Entries with model source code
——————
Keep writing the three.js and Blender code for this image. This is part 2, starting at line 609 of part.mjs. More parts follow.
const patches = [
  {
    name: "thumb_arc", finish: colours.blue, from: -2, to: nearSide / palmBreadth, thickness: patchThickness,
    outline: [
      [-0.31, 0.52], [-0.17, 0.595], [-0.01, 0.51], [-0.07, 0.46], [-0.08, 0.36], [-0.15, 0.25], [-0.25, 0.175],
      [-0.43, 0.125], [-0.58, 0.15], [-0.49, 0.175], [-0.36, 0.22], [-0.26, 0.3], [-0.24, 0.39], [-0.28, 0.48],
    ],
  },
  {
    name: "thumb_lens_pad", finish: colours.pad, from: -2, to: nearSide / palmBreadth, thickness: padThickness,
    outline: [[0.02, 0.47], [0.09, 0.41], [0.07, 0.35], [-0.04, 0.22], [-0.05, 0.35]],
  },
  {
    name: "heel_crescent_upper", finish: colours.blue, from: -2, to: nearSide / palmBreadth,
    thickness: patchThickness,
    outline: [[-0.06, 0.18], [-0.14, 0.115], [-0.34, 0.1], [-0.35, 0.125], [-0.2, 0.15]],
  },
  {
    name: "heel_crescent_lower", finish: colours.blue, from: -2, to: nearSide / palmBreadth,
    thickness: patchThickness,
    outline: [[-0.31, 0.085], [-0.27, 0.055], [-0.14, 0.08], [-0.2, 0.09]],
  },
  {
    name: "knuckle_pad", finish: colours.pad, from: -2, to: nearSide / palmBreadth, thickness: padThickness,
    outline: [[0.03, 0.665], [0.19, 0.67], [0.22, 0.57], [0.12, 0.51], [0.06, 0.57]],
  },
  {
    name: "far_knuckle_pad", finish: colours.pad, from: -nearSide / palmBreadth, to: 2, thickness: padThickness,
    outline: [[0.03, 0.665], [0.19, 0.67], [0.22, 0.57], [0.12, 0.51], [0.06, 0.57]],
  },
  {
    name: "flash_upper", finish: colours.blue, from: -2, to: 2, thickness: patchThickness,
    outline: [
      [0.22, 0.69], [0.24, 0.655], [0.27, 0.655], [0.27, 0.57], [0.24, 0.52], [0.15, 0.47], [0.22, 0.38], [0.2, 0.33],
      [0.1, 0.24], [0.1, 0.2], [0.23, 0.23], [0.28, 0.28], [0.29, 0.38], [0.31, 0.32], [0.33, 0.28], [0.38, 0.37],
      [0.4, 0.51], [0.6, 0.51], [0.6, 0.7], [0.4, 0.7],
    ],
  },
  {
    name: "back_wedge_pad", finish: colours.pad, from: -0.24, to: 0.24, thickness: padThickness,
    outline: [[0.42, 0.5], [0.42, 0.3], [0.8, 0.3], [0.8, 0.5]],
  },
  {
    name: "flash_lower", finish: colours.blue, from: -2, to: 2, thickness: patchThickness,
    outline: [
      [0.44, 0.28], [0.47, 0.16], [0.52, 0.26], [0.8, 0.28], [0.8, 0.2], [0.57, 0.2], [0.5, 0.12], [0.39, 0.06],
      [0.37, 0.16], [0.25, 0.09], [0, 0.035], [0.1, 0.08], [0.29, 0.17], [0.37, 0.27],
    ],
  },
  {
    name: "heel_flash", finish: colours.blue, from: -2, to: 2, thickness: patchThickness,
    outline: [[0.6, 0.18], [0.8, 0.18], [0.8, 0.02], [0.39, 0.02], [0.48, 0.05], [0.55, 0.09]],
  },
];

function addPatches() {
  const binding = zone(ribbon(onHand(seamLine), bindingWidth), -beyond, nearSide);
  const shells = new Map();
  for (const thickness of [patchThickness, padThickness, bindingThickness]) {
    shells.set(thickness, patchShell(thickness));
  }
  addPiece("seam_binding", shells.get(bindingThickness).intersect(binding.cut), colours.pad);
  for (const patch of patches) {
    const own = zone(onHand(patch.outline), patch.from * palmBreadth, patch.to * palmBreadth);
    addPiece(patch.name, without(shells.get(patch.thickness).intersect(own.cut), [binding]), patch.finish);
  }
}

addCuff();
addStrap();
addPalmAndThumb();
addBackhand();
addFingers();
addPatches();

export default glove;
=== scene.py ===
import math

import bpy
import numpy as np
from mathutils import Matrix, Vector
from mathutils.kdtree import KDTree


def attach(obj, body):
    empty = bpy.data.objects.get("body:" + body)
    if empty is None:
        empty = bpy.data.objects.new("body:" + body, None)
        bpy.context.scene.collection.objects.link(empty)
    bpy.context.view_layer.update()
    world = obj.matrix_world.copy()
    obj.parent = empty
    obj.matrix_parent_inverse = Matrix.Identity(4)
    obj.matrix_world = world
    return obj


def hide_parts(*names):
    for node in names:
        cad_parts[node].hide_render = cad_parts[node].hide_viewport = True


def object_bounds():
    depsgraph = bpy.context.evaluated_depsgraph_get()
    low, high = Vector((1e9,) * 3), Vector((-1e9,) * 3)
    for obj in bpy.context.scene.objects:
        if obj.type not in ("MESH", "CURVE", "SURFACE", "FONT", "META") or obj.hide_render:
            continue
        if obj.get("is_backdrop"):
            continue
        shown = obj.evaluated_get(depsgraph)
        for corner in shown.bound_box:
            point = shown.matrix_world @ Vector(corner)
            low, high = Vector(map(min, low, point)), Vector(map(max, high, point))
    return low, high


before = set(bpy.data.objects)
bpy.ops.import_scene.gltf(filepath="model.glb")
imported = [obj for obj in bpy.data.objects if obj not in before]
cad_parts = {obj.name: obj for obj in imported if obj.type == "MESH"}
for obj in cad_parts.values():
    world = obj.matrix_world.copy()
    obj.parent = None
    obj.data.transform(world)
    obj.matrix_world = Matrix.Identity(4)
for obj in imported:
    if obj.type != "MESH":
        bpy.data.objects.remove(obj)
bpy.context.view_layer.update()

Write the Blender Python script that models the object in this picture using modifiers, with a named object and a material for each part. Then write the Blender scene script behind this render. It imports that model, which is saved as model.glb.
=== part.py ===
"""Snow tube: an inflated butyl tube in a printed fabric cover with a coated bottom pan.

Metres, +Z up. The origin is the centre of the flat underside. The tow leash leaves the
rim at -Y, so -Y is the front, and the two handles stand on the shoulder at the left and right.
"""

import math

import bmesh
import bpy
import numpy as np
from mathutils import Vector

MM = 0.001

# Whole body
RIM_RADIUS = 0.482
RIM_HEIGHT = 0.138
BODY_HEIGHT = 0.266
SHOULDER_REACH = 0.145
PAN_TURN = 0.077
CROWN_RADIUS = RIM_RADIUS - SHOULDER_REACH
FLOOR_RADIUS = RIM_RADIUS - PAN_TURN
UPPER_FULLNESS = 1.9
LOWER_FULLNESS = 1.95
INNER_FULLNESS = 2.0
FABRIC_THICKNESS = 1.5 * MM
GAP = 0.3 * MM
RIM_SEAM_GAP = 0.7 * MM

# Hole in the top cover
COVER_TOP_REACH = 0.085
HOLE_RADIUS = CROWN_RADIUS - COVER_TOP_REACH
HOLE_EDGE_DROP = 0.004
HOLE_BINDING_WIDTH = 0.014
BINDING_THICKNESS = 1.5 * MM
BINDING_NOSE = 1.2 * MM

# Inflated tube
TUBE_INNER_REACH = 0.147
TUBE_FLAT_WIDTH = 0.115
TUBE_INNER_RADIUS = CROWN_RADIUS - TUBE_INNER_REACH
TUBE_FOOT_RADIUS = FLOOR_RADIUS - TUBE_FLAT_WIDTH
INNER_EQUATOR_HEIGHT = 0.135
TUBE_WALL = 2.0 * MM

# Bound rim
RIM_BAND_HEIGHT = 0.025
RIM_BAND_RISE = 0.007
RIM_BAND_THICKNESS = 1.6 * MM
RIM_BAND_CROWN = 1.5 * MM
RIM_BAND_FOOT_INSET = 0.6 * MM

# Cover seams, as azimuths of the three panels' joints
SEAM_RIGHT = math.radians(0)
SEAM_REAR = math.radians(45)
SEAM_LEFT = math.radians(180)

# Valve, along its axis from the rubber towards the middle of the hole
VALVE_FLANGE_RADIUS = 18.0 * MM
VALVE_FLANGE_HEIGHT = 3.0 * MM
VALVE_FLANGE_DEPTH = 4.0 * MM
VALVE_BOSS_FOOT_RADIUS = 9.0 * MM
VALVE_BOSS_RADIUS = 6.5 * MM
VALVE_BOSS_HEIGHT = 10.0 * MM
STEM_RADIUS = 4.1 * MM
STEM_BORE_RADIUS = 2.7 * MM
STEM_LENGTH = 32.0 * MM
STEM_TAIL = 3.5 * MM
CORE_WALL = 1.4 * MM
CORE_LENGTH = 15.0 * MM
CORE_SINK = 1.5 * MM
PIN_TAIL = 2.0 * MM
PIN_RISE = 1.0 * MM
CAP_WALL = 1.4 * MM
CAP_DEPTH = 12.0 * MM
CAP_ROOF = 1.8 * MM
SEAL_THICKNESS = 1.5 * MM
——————
* _Your goal_:
Extract exactly and only the span of lines that begins at the line containing "const own = zone(onHand(patch.outline), patch.from" and ends at the line containing "for corner in".

* _Worked solution_:
    const own = zone(onHand(patch.outline), patch.from * palmBreadth, patch.to * palmBreadth);
    addPiece(patch.name, without(shells.get(patch.thickness).intersect(own.cut), [binding]), patch.finish);
  }
}

addCuff();
addStrap();
addPalmAndThumb();
addBackhand();
addFingers();
addPatches();

export default glove;
=== scene.py ===
import math

import bpy
import numpy as np
from mathutils import Matrix, Vector
from mathutils.kdtree import KDTree


def attach(obj, body):
    empty = bpy.data.objects.get("body:" + body)
    if empty is None:
        empty = bpy.data.objects.new("body:" + body, None)
        bpy.context.scene.collection.objects.link(empty)
    bpy.context.view_layer.update()
    world = obj.matrix_world.copy()
    obj.parent = empty
    obj.matrix_parent_inverse = Matrix.Identity(4)
    obj.matrix_world = world
    return obj


def hide_parts(*names):
    for node in names:
        cad_parts[node].hide_render = cad_parts[node].hide_viewport = True


def object_bounds():
    depsgraph = bpy.context.evaluated_depsgraph_get()
    low, high = Vector((1e9,) * 3), Vector((-1e9,) * 3)
    for obj in bpy.context.scene.objects:
        if obj.type not in ("MESH", "CURVE", "SURFACE", "FONT", "META") or obj.hide_render:
            continue
        if obj.get("is_backdrop"):
            continue
        shown = obj.evaluated_get(depsgraph)
        for corner in shown.bound_box:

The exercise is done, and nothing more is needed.